Ayer me sentí solo, tan solo,
sin compañía, solo con el cálido abrigo de mis lágrimas. Ayer me confronté
conmigo mismo, con aquello que no duele sino que trae el dolor como los sonidos de las campanas que dejan su
eco en el más allá.
No escribo estas líneas para
que me compadezcan, no estoy buscando atención, solo trato de verbalizar lo que
llevo dentro. Yo sé que ayer no fue el fin del mundo sino, tal vez, una melodía
para un alma que busca y que no le tiene miedo a lo desconocido, porque los llantos son llantos cuando fluyen
y en el momento en que estos se esfuman,
porque saben que han curado heridas. Muchas veces, la soledad es un hombre sin
piedad, sin sentimientos, que trata de prescindir de los demás y que le fascina
jugar con las ideas, los pensamientos y lo sentimientos. Le comenté a una amiga
que a menudo me siento solo y ella me dijo eso pasa porque yo creo que no
necesito a los demás, pero pienso que es todo lo contrario, experimento estas
emociones, porque creo que he empezado a necesitar a los otros demasiado.

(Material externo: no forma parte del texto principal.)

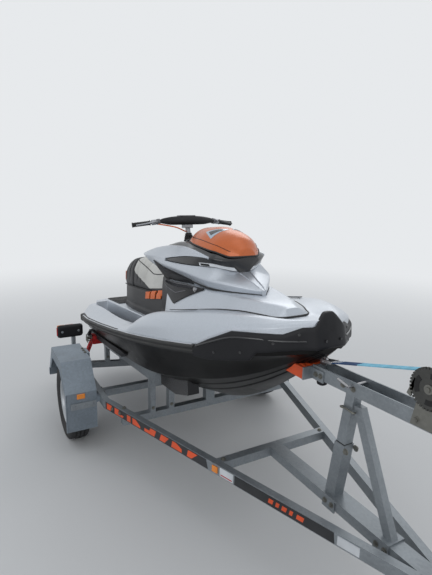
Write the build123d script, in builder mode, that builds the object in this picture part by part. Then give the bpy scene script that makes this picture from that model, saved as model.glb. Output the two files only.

Acabo de escribir estas líneas
y me siento liberado, parece que el fuego del dolor me ha purificado o al menos
ha servido como un espejo para mirarme y lo más satisfactorio es que este
espejo sigue intacto. Cada vez que lo necesite estará allí en las paredes de mi
alma. Me miraré sin miedo y tal vez en preciso momento que vea que aún soy yo,
el espejo se romperá porque ya no hará falta, no habrá qué mirar.